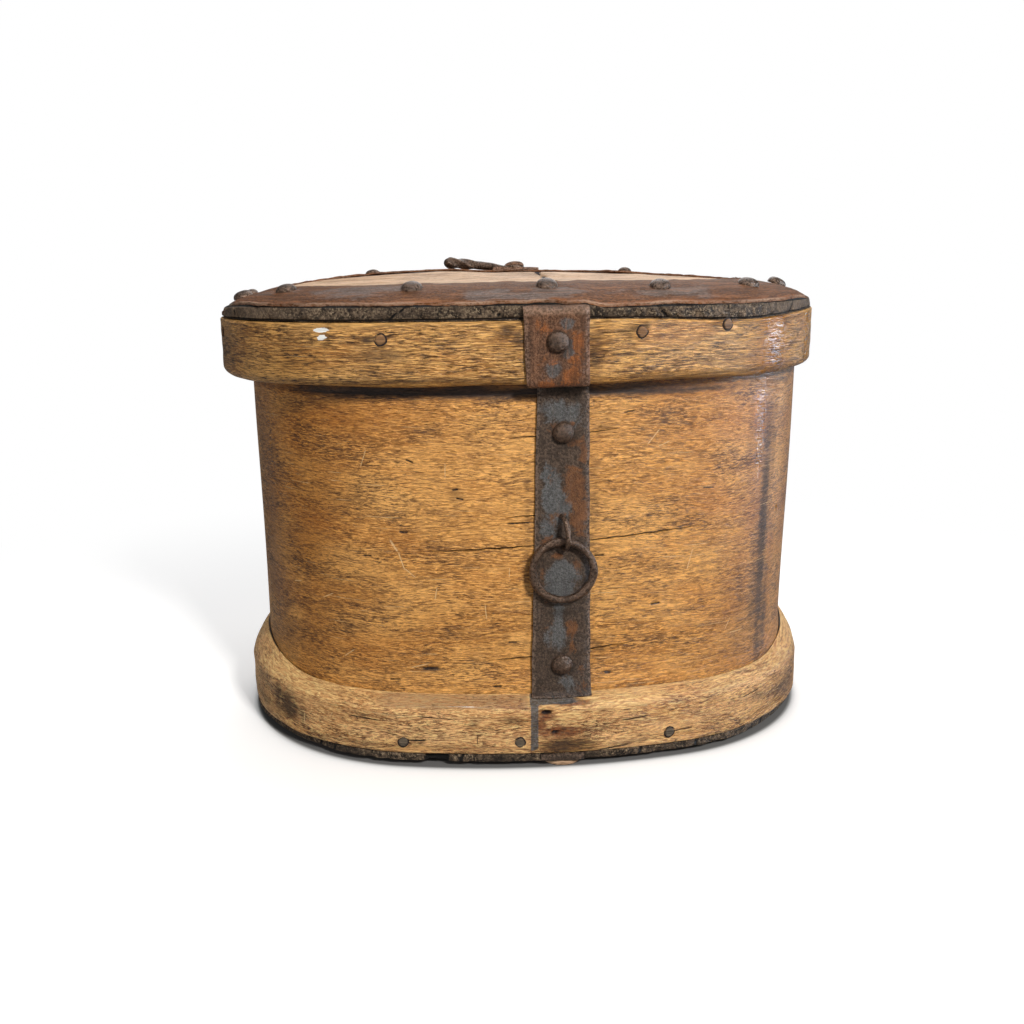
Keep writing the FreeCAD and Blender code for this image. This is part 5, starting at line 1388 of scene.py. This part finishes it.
def make_lid_front_strap():
    """The short strap over the lid's front edge and down its band, in under the band's foot."""
    rim_y = -(HALF_WIDTH + RIM_REACH)
    slope = CROWN_RISE / CROWN_MARGIN
    at_rim = float(crown_height(RIM_REACH)) - 2.34
    face, foot = -(HALF_WIDTH + LID_REACH + 0.1), BAND_LOW - 0.1
    path, sides = bent_path([(rim_y + 12, at_rim + slope * 12), (face, at_rim + slope * (face - rim_y)),
                             (face, foot), (-(HALF_WIDTH + 4.1), foot)], (1.0, 2.75), 1.6, side=-1)

    def bend(x, t):
        return 0.9 * np.exp(-((t - 14.5) / 1.8) ** 2) + 0.25 * np.sin(t * 0.22) * smooth(t, 16, 26)

    share = np.linspace(0, 1, len(path))
    path[:, 1] += 1.9 * smooth(path[:, 1], 236, 250) + 0.8 * smooth(path[:, 1], 222, 214)
    strap_solid("lid_front_strap_sheet", "lid", rusty, ["lid_front_strap"],
                LID_STRAP_X - 1.1 + 1.9 * share, path, sides, 33.4 - 1.2 * share, 64, bend=bend,
                spots=LID_STRAP_SPOTS, edge_wave=0.25, warp=raise_lid)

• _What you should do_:
Restate the whole of the material exactly.

• _Reply to the exercise_:
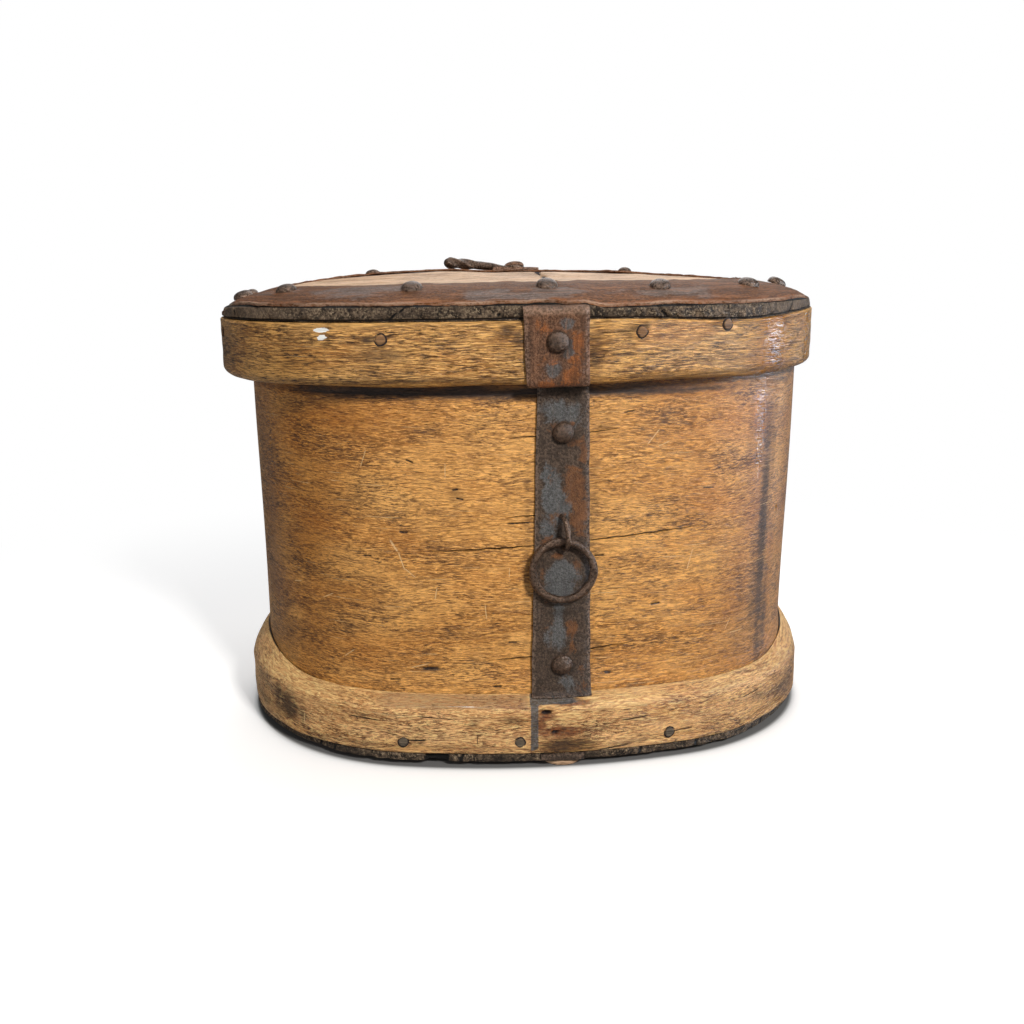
Keep writing the FreeCAD and Blender code for this image. This is part 5, starting at line 1388 of scene.py. This part finishes it.
def make_lid_front_strap():
    """The short strap over the lid's front edge and down its band, in under the band's foot."""
    rim_y = -(HALF_WIDTH + RIM_REACH)
    slope = CROWN_RISE / CROWN_MARGIN
    at_rim = float(crown_height(RIM_REACH)) - 2.34
    face, foot = -(HALF_WIDTH + LID_REACH + 0.1), BAND_LOW - 0.1
    path, sides = bent_path([(rim_y + 12, at_rim + slope * 12), (face, at_rim + slope * (face - rim_y)),
                             (face, foot), (-(HALF_WIDTH + 4.1), foot)], (1.0, 2.75), 1.6, side=-1)

    def bend(x, t):
        return 0.9 * np.exp(-((t - 14.5) / 1.8) ** 2) + 0.25 * np.sin(t * 0.22) * smooth(t, 16, 26)

    share = np.linspace(0, 1, len(path))
    path[:, 1] += 1.9 * smooth(path[:, 1], 236, 250) + 0.8 * smooth(path[:, 1], 222, 214)
    strap_solid("lid_front_strap_sheet", "lid", rusty, ["lid_front_strap"],
                LID_STRAP_X - 1.1 + 1.9 * share, path, sides, 33.4 - 1.2 * share, 64, bend=bend,
                spots=LID_STRAP_SPOTS, edge_wave=0.25, warp=raise_lid)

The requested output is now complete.